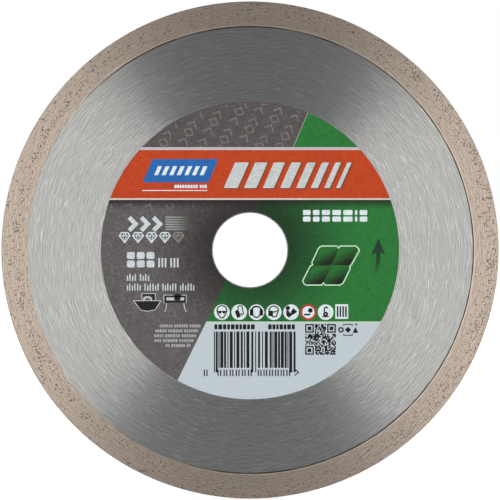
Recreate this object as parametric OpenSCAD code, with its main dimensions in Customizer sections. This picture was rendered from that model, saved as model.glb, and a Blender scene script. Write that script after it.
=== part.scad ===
// Continuous-rim diamond blade for ceramic tile: a ground steel core with an arbor bore, a sintered rim
// that is keyed round the core's edge, the crystals that stand out of the rim, and a stuck-on label.
// The origin is the centre of the bore at mid-thickness. The blade stands in the XZ plane with its bore
// axis along Y, its labelled front towards -Y and the top of the label towards +Z.

/* [Blade] */
// Outside diameter, measured over the crystals
blade_d = 200; // [180:1:230]
// Diameter of the arbor bore
bore_d = 30; // [20:0.1:30]
// Bevel on both edges of the bore
bore_bevel = 0.1; // [0.05:0.05:0.3]

/* [Steel core] */
// Thickness of the steel core
core_t = 1.6; // [1.2:0.1:1.8]
// How far the core's edge reaches in under the rim
core_lap = 2.2; // [1.5:0.1:2.4]
// How much each side of that edge is ground back, so that the bond grips over a step
edge_relief = 0.05; // [0.02:0.01:0.15]
// Number of round notches that key the rim to the core
notch_count = 48; // [24:1:60]
// Diameter of each round notch
notch_d = 2.4; // [1.5:0.1:2.6]

/* [Rim] */
// Thickness of the rim, which sets the width of cut
rim_t = 2.2; // [2.1:0.1:2.8]
// Radial height of the whole rim, as seen on its face
rim_h = 10.4; // [9:0.1:12]
// Radial height of the diamond-free layer that laps over the core
backing_h = 3.4; // [2.8:0.1:4]
// Bevel worn on the rim's two outer edges
rim_bevel = 0.2; // [0.1:0.05:0.4]
// Width of the slope from the rim's face down to the core
lap_slope = 0.35; // [0.1:0.05:0.6]
// Height of the rim's inner wall below that slope
lap_wall = 0.1; // [0.05:0.01:0.12]

/* [Crystals] */
// Size of a crystal across its flats
grit_d = 0.5; // [0.3:0.05:0.6]
// How far a crystal stands out of the bond
grit_proud = 0.05; // [0.02:0.01:0.1]
// Number of crystals on each face
grit_per_face = 180; // [60:10:240]
// Number of crystals round the outer edge, which is a multiple of four
grit_on_edge = 120; // [60:4:160]

/* [Label] */
// Outside diameter of the label
label_d = 120; // [80:1:150]
// Diameter of the hole in the label
label_hole_d = 30.6; // [30.4:0.1:34]
// Thickness of the adhesive film
adhesive_t = 0.03; // [0.02:0.01:0.05]
// Thickness of the printed face stock
paper_t = 0.1; // [0.06:0.01:0.15]

/* [Hidden] */
$fn = 240;
SMALL_FN = 32;
HEX_SIDES = 6;
GOLDEN_ANGLE = 137.508;
GOLDEN_SHARE = 0.618034;
FULL_TURN = 360;
CUT_OVER = 1;

blade_r = blade_d / 2;
bond_r = blade_r - grit_proud;
bore_r = bore_d / 2;
rim_in_r = blade_r - rim_h;
core_r = rim_in_r + core_lap;
diamond_in_r = rim_in_r + backing_h;
half_core = core_t / 2;
half_rim = rim_t / 2;
notch_step = FULL_TURN / notch_count;
edge_step = FULL_TURN / grit_on_edge;
edge_offset = half_rim / 3;
grit_room = bond_r - diamond_in_r - 3 * grit_d;

STEEL = "#b6b7b3";
BACKING = "#b09a82";
BOND = "#b8a38c";
CRYSTAL = "#55473a";
GLUE = "#e8e6d8";
PAPER = "#58524f";

// Turns a piece that is built round Z so that it lies round Y, with its +Z side to the front
module on_bore_axis() {
    rotate([90, 0, 0]) children();
}

// A flat ring from z up to z + h
module flat_ring(r_in, r_out, z, h) {
    translate([0, 0, z]) difference() {
        cylinder(r = r_out, h = h);
        translate([0, 0, -CUT_OVER]) cylinder(r = r_in, h = h + 2 * CUT_OVER);
    }
}

// The disc that the core is cut from, with its notched edge
module notched_disc() {
    difference() {
        union() {
            cylinder(r = rim_in_r, h = core_t, center = true);
            cylinder(r = core_r, h = core_t - 2 * edge_relief, center = true);
        }
        for (i = [0 : notch_count - 1]) rotate([0, 0, i * notch_step]) translate([core_r, 0, 0])
            cylinder(d = notch_d, h = core_t + CUT_OVER, center = true, $fn = SMALL_FN);
    }
}

// The bore, with a bevel at both ends
module bevelled_bore() {
    cylinder(r = bore_r, h = core_t + CUT_OVER, center = true);
    for (side = [0, 1]) mirror([0, 0, side]) rotate_extrude() polygon([
        [0, half_core - bore_bevel],
        [bore_r, half_core - bore_bevel],
        [bore_r + bore_bevel, half_core],
        [0, half_core]
    ]);
}

// One crystal, standing on the bond at height z
module crystal(z) {
    translate([0, 0, z]) cylinder(d = grit_d, h = grit_proud, $fn = HEX_SIDES);
}

module steel_core() {
    color(STEEL) on_bore_axis() difference() {
        notched_disc();
        bevelled_bore();
    }
}

module backing_ring() {
    color(BACKING) on_bore_axis() difference() {
        rotate_extrude() polygon([
            [rim_in_r, -half_core - lap_wall],
            [rim_in_r + lap_slope, -half_rim],
            [diamond_in_r, -half_rim],
            [diamond_in_r, half_rim],
            [rim_in_r + lap_slope, half_rim],
            [rim_in_r, half_core + lap_wall]
        ]);
        notched_disc();
    }
}

module diamond_rim() {
    color(BOND) on_bore_axis() rotate_extrude() polygon([
        [diamond_in_r, -half_rim],
        [bond_r - rim_bevel, -half_rim],
        [bond_r, -half_rim + rim_bevel],
        [bond_r, half_rim - rim_bevel],
        [bond_r - rim_bevel, half_rim],
        [diamond_in_r, half_rim]
    ]);
}

// Crystals spread evenly over one face by the golden angle, which never lines them up
module face_grit() {
    for (i = [0 : grit_per_face - 1]) {
        share = i * GOLDEN_SHARE - floor(i * GOLDEN_SHARE);
        rotate([0, 0, i * GOLDEN_ANGLE]) translate([diamond_in_r + 1.5 * grit_d + share * grit_room, 0, 0])
            crystal(half_rim);
    }
}

// Crystals round the cutting edge, in two staggered rows
module edge_grit() {
    for (i = [0 : grit_on_edge - 1]) rotate([0, 0, i * edge_step])
        translate([0, 0, i % 2 == 0 ? edge_offset : -edge_offset]) rotate([0, 90, 0]) crystal(bond_r);
}

module diamond_grit() {
    color(CRYSTAL) on_bore_axis() {
        face_grit();
        mirror([0, 0, 1]) face_grit();
        edge_grit();
    }
}

module label_adhesive() {
    color(GLUE) on_bore_axis() flat_ring(label_hole_d / 2, label_d / 2, half_core, adhesive_t);
}

module label_paper() {
    color(PAPER) on_bore_axis() flat_ring(label_hole_d / 2, label_d / 2, half_core + adhesive_t, paper_t);
}

steel_core();
backing_ring();
diamond_rim();
diamond_grit();
label_adhesive();
label_paper();
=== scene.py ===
"""Finishes and fine detail for a continuous-rim diamond blade.

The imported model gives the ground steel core, the backing ring, the label's paper and its adhesive, and
they keep their shapes. This script dresses them, makes the worn diamond layer of the rim with its
crystals, and prints the label as thin films of ink. Places are in metres: the bore's axis is Y, the
labelled front faces -Y and +Z is up. Printed shapes are drawn in millimetres from the label's centre.
"""

import logging
import math
import random
from collections.abc import Callable, Iterable, Sequence
from dataclasses import dataclass, field, replace
from enum import Enum

import bpy
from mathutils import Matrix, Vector, noise


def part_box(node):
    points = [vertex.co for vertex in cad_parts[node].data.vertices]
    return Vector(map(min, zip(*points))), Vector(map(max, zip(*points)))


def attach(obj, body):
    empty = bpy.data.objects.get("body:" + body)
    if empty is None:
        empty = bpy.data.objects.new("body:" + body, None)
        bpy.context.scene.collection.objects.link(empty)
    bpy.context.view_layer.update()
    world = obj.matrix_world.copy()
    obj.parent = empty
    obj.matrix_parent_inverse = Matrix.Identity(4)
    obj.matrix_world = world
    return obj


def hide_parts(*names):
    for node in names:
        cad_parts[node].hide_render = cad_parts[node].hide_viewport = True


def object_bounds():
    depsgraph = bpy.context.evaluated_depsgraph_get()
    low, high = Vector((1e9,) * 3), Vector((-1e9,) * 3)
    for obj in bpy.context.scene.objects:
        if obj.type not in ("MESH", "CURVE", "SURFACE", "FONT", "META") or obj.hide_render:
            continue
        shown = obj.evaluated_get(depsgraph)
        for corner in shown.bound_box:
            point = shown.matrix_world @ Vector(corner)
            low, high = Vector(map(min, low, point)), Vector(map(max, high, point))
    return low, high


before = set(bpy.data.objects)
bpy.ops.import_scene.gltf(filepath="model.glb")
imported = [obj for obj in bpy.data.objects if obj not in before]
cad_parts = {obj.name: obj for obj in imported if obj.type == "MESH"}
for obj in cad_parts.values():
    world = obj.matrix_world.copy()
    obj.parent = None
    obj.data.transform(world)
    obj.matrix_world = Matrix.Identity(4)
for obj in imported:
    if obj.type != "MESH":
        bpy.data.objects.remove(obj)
CAD_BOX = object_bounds()

LOG = logging.getLogger("diamond_blade")

MM = 0.001
BODY = "root"
FULL_TURN = 2 * math.pi
GOLDEN_SHARE = (math.sqrt(5) - 1) / 2

# Distance from the lit side of a ground mark to its shaded side.
RIDGE = 0.40 * MM

# The surface that all inks share: satin, with the fibre of the paper showing through.
INK_ROUGHNESS = 0.42
INK_SPECULAR = 0.22
INK_RELIEF = 0.004 * MM
INK_FIBRES = 2600.0

# Radii between which the grey and the green fields change from dark to pale, in metres.
GREY_REACH = (10 * MM, 45 * MM)
GREEN_REACH = (10 * MM, 44 * MM)

Socket = bpy.types.NodeSocket
Value = float | Socket
Colour = tuple[float, float, float, float]
Point = tuple[float, float]
Outline = list[Point]
Place = tuple[float, float, float]


def tone(red: int, green: int, blue: int) -> Colour:
    """Turns a colour as a printer names it into the linear colour that a shader takes.

    Args:
        red: Red, from 0 to 255.
        green: Green, from 0 to 255.
        blue: Blue, from 0 to 255.

    Returns:
        The linear red, green, blue and an alpha of one.
    """

    def linear(step: int) -> float:
        """Linear share of one channel."""
        share = step / 255
        return share / 12.92 if share <= 0.04045 else ((share + 0.055) / 1.055) ** 2.4

    return (linear(red), linear(green), linear(blue), 1.0)


# ---------------------------------------------------------------- node trees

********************

Work to be completed: Look at the material above and copy, word for word, its lines from the first through the one containing "notch_d = 2.4; // [1.5:0.1:2.6]".

Result of the exercise:
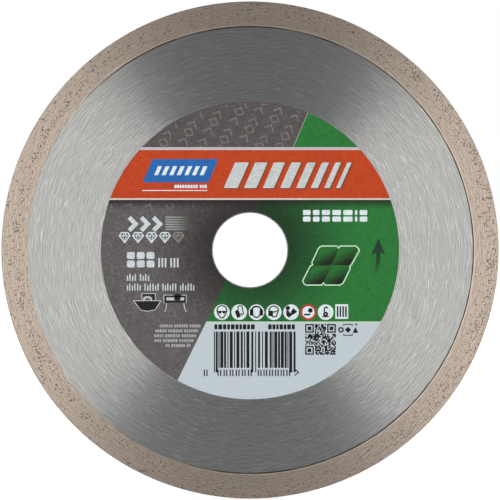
Recreate this object as parametric OpenSCAD code, with its main dimensions in Customizer sections. This picture was rendered from that model, saved as model.glb, and a Blender scene script. Write that script after it.
=== part.scad ===
// Continuous-rim diamond blade for ceramic tile: a ground steel core with an arbor bore, a sintered rim
// that is keyed round the core's edge, the crystals that stand out of the rim, and a stuck-on label.
// The origin is the centre of the bore at mid-thickness. The blade stands in the XZ plane with its bore
// axis along Y, its labelled front towards -Y and the top of the label towards +Z.

/* [Blade] */
// Outside diameter, measured over the crystals
blade_d = 200; // [180:1:230]
// Diameter of the arbor bore
bore_d = 30; // [20:0.1:30]
// Bevel on both edges of the bore
bore_bevel = 0.1; // [0.05:0.05:0.3]

/* [Steel core] */
// Thickness of the steel core
core_t = 1.6; // [1.2:0.1:1.8]
// How far the core's edge reaches in under the rim
core_lap = 2.2; // [1.5:0.1:2.4]
// How much each side of that edge is ground back, so that the bond grips over a step
edge_relief = 0.05; // [0.02:0.01:0.15]
// Number of round notches that key the rim to the core
notch_count = 48; // [24:1:60]
// Diameter of each round notch
notch_d = 2.4; // [1.5:0.1:2.6]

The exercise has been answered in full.